Data
—————

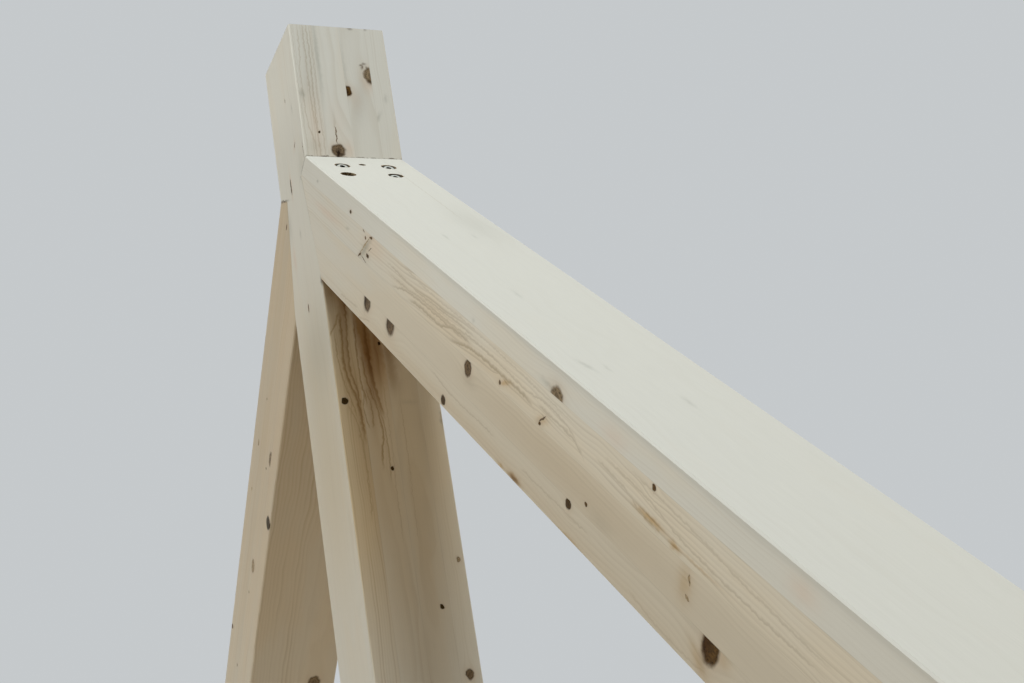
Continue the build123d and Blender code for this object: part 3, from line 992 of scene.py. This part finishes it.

—————

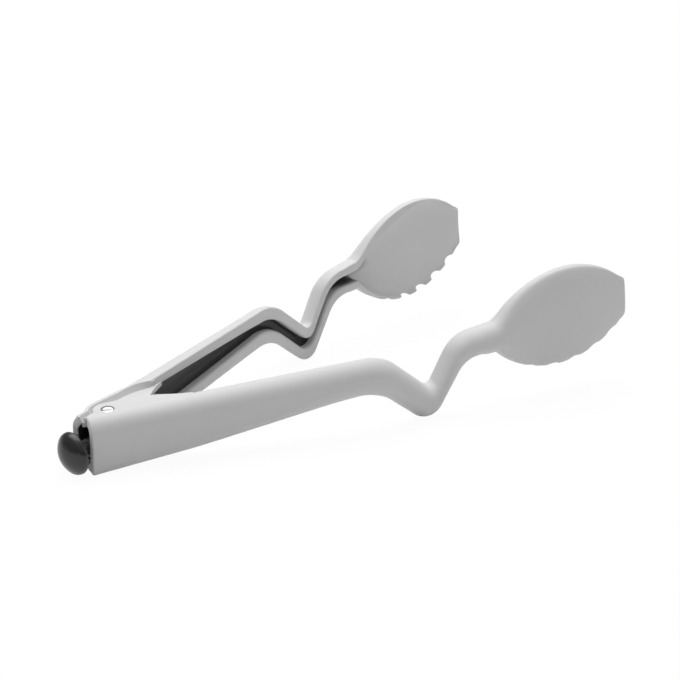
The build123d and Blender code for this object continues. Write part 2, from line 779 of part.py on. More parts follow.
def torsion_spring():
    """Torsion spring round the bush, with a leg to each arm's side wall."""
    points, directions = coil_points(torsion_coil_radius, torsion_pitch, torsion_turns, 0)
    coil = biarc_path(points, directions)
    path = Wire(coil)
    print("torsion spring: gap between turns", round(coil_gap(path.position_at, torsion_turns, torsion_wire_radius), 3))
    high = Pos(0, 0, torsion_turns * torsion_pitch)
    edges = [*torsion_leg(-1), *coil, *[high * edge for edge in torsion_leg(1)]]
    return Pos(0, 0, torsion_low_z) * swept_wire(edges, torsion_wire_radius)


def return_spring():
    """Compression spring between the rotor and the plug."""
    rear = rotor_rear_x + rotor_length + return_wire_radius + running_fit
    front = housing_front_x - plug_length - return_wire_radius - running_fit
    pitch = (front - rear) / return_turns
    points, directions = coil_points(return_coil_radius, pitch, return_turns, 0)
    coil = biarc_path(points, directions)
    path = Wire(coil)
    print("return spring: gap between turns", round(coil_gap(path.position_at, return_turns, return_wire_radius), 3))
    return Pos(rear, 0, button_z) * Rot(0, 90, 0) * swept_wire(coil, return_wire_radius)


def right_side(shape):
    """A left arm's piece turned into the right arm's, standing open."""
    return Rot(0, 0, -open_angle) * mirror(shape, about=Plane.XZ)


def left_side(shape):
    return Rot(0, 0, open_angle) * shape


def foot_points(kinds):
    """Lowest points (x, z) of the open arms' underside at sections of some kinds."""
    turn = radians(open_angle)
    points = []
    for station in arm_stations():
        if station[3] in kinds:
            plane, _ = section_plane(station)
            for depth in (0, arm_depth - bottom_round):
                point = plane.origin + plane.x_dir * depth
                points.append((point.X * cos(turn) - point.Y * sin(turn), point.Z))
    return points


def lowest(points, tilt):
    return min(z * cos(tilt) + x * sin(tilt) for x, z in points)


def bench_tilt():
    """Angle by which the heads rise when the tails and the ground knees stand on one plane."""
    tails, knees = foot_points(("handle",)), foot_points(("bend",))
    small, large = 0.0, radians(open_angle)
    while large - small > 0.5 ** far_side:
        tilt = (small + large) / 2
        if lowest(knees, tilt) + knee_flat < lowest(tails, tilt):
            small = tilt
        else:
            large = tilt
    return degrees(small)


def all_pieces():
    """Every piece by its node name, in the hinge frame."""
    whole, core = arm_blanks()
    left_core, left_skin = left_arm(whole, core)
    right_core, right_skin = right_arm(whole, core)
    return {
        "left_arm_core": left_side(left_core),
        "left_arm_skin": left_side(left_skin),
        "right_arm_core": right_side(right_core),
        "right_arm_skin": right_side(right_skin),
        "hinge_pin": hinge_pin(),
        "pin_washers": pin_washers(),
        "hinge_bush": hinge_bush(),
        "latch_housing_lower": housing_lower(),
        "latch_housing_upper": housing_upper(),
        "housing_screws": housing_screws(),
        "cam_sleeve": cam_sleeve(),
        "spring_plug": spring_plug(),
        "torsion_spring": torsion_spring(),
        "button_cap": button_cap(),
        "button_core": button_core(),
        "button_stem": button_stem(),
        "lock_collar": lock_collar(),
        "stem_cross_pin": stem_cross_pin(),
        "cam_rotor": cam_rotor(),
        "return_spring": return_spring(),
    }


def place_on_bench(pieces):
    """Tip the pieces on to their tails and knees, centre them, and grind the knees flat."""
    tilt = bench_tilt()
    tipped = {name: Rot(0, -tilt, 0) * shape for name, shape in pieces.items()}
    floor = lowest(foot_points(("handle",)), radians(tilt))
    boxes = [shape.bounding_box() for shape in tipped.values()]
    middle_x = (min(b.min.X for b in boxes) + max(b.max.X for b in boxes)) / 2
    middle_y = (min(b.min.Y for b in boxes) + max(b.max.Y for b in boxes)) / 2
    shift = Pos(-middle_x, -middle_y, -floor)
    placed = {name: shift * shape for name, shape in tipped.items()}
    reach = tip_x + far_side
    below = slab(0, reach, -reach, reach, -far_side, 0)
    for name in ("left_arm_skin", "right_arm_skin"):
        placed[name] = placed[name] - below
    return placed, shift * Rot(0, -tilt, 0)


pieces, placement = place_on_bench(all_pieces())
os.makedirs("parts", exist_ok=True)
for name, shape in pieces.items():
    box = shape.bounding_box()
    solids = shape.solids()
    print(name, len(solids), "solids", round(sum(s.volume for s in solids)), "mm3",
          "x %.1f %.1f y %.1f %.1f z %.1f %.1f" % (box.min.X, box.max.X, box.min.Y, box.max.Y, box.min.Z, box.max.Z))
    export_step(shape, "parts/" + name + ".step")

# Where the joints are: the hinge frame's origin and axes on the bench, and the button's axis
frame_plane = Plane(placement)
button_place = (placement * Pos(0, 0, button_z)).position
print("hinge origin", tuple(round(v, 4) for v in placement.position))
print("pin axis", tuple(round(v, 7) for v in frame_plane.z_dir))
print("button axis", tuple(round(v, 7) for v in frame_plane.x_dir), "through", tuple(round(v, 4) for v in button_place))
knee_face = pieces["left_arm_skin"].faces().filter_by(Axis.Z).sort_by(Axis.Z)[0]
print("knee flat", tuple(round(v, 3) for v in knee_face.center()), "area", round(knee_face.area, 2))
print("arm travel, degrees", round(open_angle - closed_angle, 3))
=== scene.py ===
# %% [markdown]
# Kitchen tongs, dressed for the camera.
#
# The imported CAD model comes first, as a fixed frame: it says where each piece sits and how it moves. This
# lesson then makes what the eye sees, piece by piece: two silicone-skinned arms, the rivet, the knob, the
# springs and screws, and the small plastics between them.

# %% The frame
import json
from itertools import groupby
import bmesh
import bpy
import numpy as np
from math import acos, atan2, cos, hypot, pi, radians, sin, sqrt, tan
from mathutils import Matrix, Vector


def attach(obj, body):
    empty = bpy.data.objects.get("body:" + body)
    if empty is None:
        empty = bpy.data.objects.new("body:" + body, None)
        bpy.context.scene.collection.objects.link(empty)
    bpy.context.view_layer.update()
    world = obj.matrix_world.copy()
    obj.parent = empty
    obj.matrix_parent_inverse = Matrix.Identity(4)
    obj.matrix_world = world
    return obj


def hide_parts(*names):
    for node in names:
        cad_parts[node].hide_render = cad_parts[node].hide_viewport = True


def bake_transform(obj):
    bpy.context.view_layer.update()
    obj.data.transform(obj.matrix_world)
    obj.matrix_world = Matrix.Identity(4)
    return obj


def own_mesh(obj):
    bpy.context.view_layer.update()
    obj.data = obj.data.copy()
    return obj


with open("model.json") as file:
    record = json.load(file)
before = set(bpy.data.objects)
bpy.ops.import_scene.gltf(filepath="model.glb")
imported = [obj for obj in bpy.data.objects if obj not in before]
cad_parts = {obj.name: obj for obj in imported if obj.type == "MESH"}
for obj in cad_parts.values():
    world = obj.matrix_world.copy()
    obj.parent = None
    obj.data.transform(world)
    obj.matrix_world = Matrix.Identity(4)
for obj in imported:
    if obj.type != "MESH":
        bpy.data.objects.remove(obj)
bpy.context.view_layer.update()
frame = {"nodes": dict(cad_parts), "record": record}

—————

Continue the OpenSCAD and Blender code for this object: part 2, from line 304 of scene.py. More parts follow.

—————

Problem
Within the listing above, the range opens at the line with "# Where the" and closes at the line with "cad_parts[node].hide_render = cad_parts[node].hide_viewport". Reproduce exactly the lines of that range, including both ends.

Exercise result
# Where the joints are: the hinge frame's origin and axes on the bench, and the button's axis
frame_plane = Plane(placement)
button_place = (placement * Pos(0, 0, button_z)).position
print("hinge origin", tuple(round(v, 4) for v in placement.position))
print("pin axis", tuple(round(v, 7) for v in frame_plane.z_dir))
print("button axis", tuple(round(v, 7) for v in frame_plane.x_dir), "through", tuple(round(v, 4) for v in button_place))
knee_face = pieces["left_arm_skin"].faces().filter_by(Axis.Z).sort_by(Axis.Z)[0]
print("knee flat", tuple(round(v, 3) for v in knee_face.center()), "area", round(knee_face.area, 2))
print("arm travel, degrees", round(open_angle - closed_angle, 3))
=== scene.py ===
# %% [markdown]
# Kitchen tongs, dressed for the camera.
#
# The imported CAD model comes first, as a fixed frame: it says where each piece sits and how it moves. This
# lesson then makes what the eye sees, piece by piece: two silicone-skinned arms, the rivet, the knob, the
# springs and screws, and the small plastics between them.

# %% The frame
import json
from itertools import groupby
import bmesh
import bpy
import numpy as np
from math import acos, atan2, cos, hypot, pi, radians, sin, sqrt, tan
from mathutils import Matrix, Vector


def attach(obj, body):
    empty = bpy.data.objects.get("body:" + body)
    if empty is None:
        empty = bpy.data.objects.new("body:" + body, None)
        bpy.context.scene.collection.objects.link(empty)
    bpy.context.view_layer.update()
    world = obj.matrix_world.copy()
    obj.parent = empty
    obj.matrix_parent_inverse = Matrix.Identity(4)
    obj.matrix_world = world
    return obj


def hide_parts(*names):
    for node in names:
        cad_parts[node].hide_render = cad_parts[node].hide_viewport = True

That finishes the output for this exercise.